------ DATA IN THIS EXERCISE ------

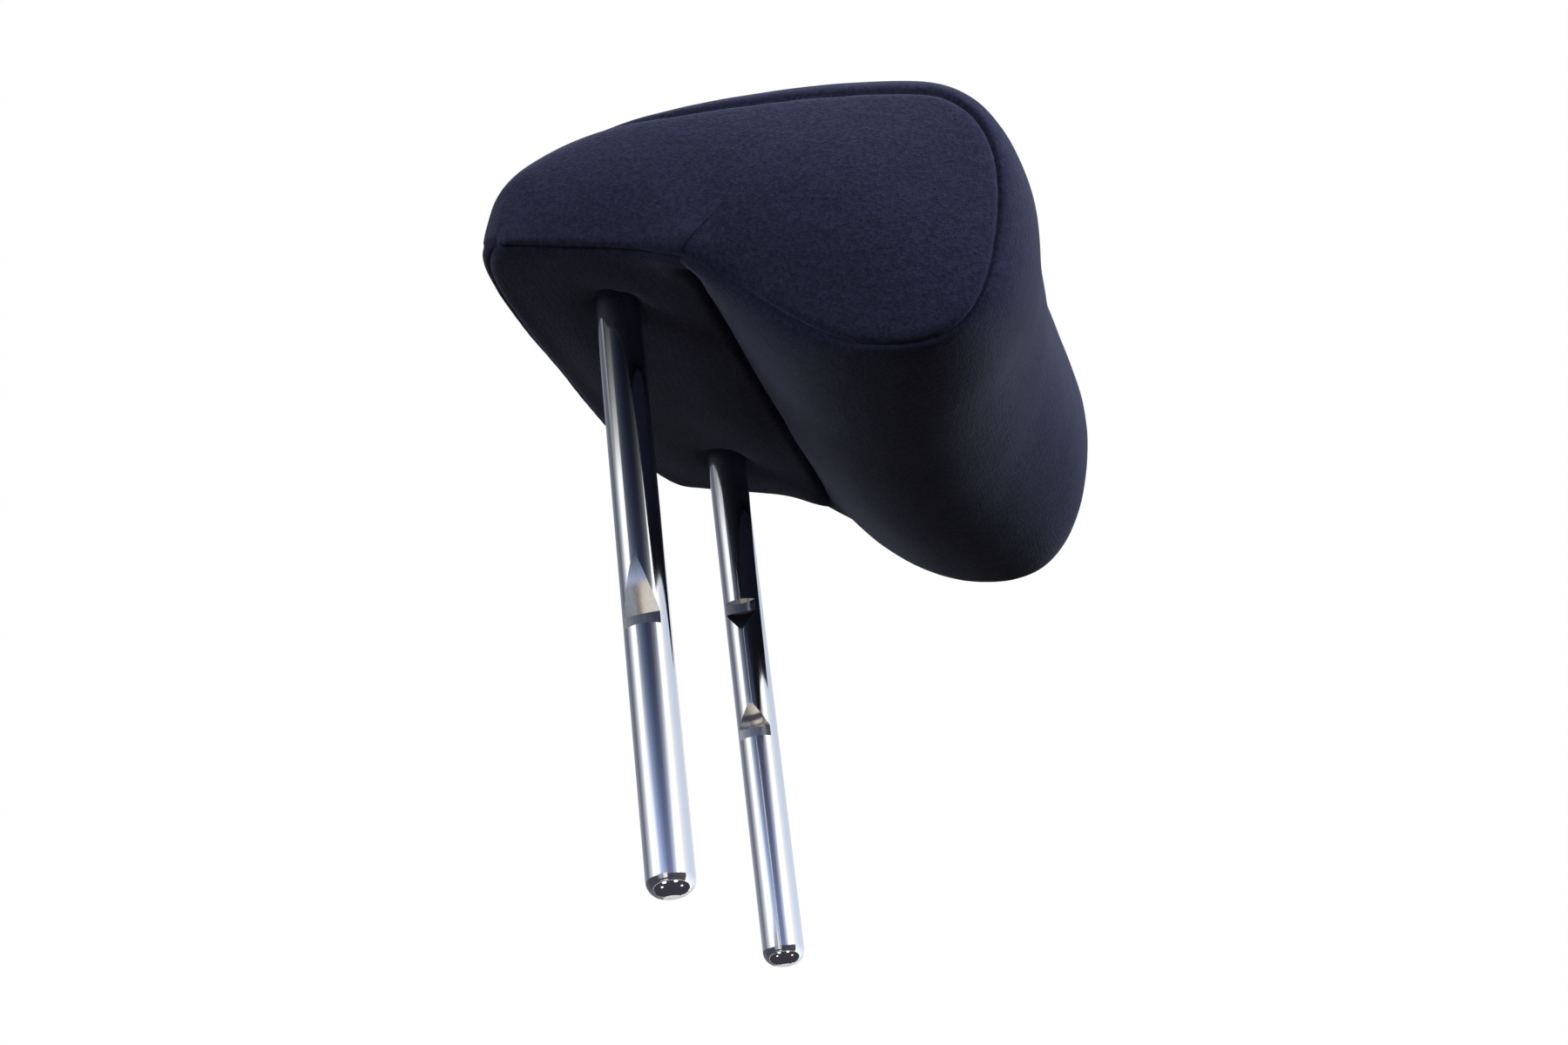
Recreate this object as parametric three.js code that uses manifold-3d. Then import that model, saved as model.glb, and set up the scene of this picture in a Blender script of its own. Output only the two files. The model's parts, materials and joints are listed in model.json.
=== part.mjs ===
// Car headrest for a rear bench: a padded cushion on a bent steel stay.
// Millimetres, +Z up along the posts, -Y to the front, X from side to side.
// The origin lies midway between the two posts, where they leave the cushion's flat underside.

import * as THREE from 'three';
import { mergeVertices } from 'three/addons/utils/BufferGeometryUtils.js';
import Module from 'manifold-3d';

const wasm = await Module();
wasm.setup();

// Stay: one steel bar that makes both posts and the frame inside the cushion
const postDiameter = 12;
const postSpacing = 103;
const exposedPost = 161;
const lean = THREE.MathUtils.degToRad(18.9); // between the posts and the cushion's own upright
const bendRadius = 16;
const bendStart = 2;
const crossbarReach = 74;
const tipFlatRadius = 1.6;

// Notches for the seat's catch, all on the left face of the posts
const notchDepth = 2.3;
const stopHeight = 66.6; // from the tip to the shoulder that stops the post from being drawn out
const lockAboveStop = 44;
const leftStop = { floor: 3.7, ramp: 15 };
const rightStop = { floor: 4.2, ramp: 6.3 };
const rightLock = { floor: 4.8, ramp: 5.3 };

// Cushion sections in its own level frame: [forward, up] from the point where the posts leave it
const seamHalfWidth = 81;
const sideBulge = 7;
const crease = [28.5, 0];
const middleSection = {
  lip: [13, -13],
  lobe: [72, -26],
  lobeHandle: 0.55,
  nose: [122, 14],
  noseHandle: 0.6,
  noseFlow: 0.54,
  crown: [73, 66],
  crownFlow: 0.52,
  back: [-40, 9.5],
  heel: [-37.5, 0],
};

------
------ DATA IN THIS EXERCISE ------

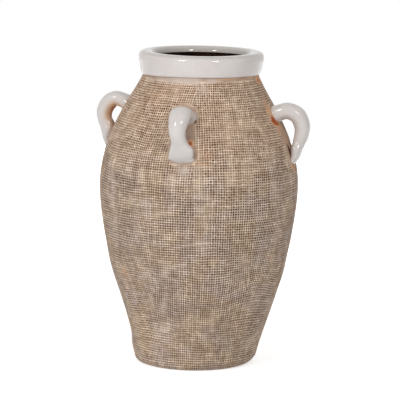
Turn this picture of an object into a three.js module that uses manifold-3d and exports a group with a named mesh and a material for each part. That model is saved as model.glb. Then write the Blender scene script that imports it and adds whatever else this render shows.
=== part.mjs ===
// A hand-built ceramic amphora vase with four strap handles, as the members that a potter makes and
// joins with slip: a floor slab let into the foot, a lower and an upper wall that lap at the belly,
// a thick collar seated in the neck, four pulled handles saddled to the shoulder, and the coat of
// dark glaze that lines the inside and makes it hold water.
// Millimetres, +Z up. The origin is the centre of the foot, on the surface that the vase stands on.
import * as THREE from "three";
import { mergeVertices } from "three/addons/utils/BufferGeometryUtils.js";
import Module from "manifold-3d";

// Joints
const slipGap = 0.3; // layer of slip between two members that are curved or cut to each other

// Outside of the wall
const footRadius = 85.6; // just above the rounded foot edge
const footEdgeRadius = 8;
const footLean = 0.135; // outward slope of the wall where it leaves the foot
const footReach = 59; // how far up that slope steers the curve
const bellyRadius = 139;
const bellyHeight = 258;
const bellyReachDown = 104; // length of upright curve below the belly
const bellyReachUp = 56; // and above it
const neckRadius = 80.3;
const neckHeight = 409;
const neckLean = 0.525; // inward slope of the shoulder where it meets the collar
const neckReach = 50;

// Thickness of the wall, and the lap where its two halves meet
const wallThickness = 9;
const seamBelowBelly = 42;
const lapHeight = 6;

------

» WHAT YOU ARE ASKED TO DO
Extract exactly and only the span of lines that begins at the line containing "Recreate this object" and ends at the line containing "wasm.setup();".

» SOLUTION TO THIS TASK
Recreate this object as parametric three.js code that uses manifold-3d. Then import that model, saved as model.glb, and set up the scene of this picture in a Blender script of its own. Output only the two files. The model's parts, materials and joints are listed in model.json.
=== part.mjs ===
// Car headrest for a rear bench: a padded cushion on a bent steel stay.
// Millimetres, +Z up along the posts, -Y to the front, X from side to side.
// The origin lies midway between the two posts, where they leave the cushion's flat underside.

import * as THREE from 'three';
import { mergeVertices } from 'three/addons/utils/BufferGeometryUtils.js';
import Module from 'manifold-3d';

const wasm = await Module();
wasm.setup();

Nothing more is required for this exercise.